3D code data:
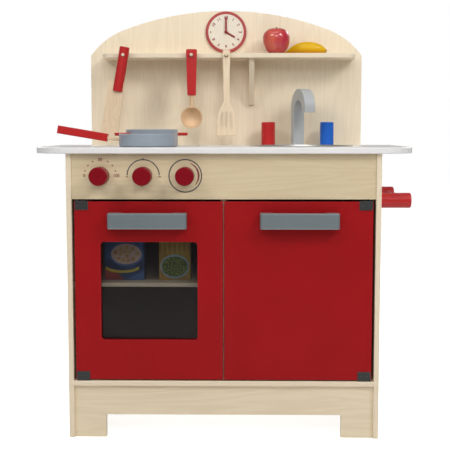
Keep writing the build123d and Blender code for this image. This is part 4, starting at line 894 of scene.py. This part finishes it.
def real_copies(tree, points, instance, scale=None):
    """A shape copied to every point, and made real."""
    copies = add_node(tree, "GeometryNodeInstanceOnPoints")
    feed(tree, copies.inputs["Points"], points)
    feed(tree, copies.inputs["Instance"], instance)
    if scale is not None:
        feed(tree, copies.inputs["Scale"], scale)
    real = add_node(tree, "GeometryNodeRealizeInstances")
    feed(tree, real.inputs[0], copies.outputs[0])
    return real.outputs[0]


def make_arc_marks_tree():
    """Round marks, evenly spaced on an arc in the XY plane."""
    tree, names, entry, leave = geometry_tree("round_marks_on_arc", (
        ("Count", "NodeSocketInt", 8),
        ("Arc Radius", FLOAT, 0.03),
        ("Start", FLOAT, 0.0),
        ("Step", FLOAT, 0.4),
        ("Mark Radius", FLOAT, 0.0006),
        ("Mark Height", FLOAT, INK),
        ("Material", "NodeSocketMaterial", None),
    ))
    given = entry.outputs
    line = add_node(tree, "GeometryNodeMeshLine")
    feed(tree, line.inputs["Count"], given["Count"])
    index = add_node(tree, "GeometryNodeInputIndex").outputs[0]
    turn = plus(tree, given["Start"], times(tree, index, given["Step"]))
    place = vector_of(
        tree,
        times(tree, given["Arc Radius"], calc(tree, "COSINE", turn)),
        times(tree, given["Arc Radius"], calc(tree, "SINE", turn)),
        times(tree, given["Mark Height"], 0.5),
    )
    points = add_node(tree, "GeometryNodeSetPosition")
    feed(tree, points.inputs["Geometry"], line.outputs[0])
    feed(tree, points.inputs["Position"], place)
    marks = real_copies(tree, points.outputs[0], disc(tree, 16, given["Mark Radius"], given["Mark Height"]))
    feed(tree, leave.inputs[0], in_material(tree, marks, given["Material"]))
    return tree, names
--
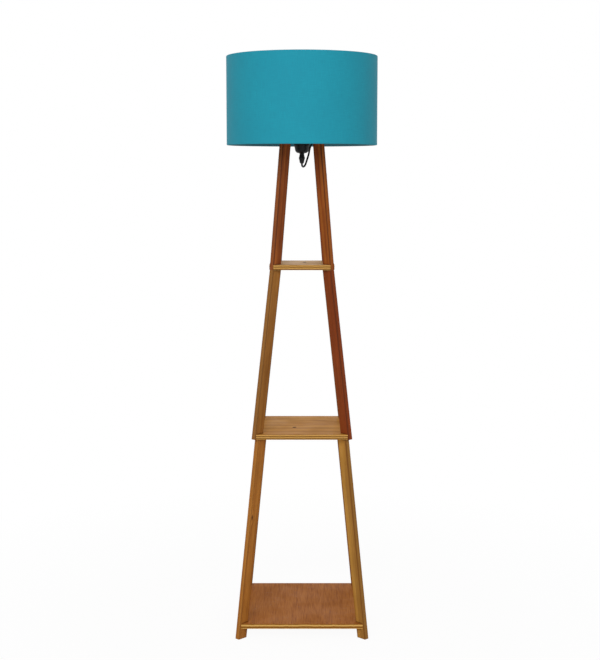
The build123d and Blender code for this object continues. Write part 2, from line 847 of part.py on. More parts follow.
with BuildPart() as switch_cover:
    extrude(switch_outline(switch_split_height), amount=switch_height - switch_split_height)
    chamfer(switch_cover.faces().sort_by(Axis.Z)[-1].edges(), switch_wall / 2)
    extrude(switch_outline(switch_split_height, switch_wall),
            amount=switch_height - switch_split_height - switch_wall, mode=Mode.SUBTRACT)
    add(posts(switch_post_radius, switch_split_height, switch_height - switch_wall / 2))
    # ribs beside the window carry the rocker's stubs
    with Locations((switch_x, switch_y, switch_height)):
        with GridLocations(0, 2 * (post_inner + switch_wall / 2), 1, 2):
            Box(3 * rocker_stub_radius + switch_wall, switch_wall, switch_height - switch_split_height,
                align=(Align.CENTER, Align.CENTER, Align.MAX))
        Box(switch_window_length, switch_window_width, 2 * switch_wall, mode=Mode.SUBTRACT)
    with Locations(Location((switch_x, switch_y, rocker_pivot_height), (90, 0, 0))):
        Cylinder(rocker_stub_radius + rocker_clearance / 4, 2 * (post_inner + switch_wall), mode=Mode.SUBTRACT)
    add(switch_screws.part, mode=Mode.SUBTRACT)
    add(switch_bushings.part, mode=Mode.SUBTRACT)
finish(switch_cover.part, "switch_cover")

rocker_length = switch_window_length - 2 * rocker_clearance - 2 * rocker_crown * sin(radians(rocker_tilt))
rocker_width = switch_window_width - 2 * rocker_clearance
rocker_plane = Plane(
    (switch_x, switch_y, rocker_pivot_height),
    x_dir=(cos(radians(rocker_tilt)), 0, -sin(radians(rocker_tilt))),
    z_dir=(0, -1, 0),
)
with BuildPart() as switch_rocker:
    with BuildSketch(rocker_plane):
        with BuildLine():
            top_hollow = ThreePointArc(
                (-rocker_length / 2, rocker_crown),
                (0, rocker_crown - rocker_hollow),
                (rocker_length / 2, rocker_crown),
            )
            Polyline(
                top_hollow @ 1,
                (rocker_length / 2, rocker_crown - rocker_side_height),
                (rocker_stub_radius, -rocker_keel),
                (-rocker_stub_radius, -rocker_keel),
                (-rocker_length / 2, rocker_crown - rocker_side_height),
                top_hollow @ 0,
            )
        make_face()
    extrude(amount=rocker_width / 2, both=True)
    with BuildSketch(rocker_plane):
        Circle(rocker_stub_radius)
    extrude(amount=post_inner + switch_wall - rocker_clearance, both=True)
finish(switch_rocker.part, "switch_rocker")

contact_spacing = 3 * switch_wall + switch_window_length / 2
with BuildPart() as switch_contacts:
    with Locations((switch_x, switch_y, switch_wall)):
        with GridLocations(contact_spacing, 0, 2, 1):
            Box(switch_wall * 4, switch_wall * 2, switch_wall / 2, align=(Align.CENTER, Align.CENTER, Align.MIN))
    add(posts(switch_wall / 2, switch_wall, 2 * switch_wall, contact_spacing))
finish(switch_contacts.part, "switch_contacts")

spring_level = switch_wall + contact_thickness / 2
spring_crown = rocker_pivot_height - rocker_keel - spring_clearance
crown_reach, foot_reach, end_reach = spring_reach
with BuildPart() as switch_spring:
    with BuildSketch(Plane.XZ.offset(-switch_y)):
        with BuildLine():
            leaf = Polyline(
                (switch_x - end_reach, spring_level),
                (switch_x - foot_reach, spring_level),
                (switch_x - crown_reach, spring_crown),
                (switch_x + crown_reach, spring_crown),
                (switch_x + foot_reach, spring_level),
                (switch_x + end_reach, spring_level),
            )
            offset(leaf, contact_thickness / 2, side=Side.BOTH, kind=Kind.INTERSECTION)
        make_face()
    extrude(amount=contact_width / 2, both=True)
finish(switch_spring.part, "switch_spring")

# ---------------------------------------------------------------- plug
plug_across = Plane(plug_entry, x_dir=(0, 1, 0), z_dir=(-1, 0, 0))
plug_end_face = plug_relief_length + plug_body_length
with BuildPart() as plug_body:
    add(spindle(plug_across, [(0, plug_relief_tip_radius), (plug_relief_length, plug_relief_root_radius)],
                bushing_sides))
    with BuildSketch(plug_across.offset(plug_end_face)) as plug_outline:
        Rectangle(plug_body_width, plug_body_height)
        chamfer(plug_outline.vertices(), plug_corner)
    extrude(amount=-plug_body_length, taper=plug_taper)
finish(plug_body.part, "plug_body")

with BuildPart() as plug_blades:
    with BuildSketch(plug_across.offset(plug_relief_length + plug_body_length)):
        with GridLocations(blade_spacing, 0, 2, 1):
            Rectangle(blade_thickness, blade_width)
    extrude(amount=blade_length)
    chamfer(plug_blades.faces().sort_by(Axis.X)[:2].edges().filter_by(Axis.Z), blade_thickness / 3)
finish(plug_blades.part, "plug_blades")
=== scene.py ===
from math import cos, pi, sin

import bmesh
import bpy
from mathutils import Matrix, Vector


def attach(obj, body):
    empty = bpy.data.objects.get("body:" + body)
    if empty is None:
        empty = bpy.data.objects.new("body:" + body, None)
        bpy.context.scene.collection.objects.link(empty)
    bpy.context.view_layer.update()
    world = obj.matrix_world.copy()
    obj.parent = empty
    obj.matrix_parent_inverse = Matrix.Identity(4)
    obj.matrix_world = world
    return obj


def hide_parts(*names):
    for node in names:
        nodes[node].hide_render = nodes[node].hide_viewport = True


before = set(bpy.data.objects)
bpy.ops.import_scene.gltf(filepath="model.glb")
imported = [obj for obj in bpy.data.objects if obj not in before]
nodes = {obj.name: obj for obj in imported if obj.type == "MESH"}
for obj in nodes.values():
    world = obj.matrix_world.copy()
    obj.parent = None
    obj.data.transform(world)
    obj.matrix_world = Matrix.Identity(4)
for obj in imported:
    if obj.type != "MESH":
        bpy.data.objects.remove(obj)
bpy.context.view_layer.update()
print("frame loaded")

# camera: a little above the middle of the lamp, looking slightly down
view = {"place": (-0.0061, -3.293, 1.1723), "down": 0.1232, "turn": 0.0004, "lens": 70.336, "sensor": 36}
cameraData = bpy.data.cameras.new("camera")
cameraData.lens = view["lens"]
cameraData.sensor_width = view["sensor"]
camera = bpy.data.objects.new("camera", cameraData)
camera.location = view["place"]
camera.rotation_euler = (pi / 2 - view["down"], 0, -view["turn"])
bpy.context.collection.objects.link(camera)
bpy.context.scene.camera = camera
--
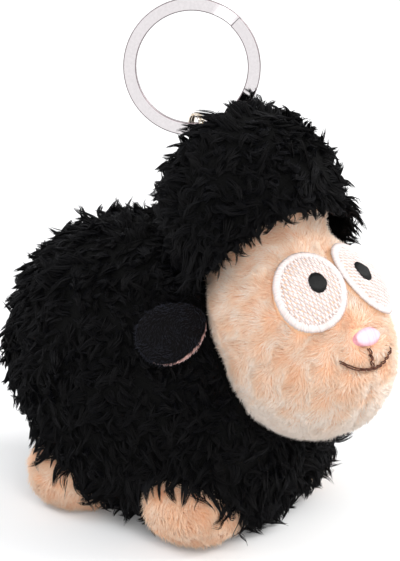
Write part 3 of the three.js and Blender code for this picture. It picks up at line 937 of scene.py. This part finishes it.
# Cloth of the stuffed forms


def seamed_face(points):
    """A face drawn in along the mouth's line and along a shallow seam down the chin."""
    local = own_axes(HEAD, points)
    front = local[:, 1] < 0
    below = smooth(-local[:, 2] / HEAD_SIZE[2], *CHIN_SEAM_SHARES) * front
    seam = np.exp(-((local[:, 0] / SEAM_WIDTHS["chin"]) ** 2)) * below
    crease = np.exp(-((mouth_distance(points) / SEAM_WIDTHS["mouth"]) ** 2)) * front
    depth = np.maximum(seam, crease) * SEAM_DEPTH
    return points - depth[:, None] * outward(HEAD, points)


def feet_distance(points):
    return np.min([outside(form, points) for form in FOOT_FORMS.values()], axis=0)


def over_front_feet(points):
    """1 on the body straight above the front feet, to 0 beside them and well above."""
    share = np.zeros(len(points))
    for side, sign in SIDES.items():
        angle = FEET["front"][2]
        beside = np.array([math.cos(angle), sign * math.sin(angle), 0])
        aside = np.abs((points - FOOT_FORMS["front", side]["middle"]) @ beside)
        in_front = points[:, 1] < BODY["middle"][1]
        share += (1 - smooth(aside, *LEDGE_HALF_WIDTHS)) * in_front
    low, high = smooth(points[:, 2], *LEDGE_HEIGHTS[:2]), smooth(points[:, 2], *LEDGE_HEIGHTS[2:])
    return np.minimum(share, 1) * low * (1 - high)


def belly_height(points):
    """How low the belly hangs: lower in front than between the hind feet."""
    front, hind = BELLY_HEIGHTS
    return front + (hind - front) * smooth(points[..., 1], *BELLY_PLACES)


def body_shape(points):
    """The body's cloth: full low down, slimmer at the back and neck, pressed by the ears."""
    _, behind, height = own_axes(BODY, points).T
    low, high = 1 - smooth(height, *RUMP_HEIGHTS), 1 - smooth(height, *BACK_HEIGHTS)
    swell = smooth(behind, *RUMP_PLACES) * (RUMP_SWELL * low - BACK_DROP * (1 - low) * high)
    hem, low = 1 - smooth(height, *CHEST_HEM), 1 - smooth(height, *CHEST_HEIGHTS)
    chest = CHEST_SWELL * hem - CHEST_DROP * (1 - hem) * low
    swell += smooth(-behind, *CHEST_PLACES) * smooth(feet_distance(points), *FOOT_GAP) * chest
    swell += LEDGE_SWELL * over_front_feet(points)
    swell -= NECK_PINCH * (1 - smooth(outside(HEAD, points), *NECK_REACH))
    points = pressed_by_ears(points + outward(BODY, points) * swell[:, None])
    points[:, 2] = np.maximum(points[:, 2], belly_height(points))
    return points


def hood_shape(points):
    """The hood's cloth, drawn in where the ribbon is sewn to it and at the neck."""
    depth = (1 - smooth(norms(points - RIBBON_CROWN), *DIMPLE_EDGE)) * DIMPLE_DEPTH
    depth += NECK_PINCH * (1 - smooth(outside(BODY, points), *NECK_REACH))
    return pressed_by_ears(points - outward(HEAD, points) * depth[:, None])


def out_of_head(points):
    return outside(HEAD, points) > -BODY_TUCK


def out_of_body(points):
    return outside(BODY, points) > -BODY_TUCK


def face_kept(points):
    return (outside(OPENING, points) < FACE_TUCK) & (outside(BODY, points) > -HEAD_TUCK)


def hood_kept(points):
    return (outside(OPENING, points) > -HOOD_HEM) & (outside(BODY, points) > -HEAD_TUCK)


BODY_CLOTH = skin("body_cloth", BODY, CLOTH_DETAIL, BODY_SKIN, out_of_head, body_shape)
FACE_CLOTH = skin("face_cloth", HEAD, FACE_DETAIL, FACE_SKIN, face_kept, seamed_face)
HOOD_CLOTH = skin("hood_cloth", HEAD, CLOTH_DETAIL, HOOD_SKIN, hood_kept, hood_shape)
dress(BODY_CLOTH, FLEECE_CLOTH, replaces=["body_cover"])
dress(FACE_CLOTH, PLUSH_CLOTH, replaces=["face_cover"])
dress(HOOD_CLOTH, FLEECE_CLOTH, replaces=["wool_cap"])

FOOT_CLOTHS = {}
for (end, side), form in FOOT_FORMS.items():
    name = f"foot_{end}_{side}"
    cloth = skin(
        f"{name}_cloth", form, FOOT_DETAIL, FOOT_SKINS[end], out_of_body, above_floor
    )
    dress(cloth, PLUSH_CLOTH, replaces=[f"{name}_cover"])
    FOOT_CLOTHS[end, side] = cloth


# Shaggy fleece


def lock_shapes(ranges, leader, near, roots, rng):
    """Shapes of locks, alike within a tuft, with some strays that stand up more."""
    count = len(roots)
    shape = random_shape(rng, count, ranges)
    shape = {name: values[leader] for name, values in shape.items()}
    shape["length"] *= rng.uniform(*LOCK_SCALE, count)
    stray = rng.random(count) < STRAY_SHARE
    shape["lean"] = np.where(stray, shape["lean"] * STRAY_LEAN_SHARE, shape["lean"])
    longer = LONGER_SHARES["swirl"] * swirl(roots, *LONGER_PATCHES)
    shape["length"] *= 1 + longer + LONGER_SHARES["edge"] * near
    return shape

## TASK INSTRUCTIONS
Reproduce exactly the lines from the line with "chamfer(plug_outline.vertices(), plug_corner)" through the line with "before = set(bpy.data.objects)", both end lines included, and only those lines.

## WORKED ANSWER
        chamfer(plug_outline.vertices(), plug_corner)
    extrude(amount=-plug_body_length, taper=plug_taper)
finish(plug_body.part, "plug_body")

with BuildPart() as plug_blades:
    with BuildSketch(plug_across.offset(plug_relief_length + plug_body_length)):
        with GridLocations(blade_spacing, 0, 2, 1):
            Rectangle(blade_thickness, blade_width)
    extrude(amount=blade_length)
    chamfer(plug_blades.faces().sort_by(Axis.X)[:2].edges().filter_by(Axis.Z), blade_thickness / 3)
finish(plug_blades.part, "plug_blades")
=== scene.py ===
from math import cos, pi, sin

import bmesh
import bpy
from mathutils import Matrix, Vector


def attach(obj, body):
    empty = bpy.data.objects.get("body:" + body)
    if empty is None:
        empty = bpy.data.objects.new("body:" + body, None)
        bpy.context.scene.collection.objects.link(empty)
    bpy.context.view_layer.update()
    world = obj.matrix_world.copy()
    obj.parent = empty
    obj.matrix_parent_inverse = Matrix.Identity(4)
    obj.matrix_world = world
    return obj


def hide_parts(*names):
    for node in names:
        nodes[node].hide_render = nodes[node].hide_viewport = True


before = set(bpy.data.objects)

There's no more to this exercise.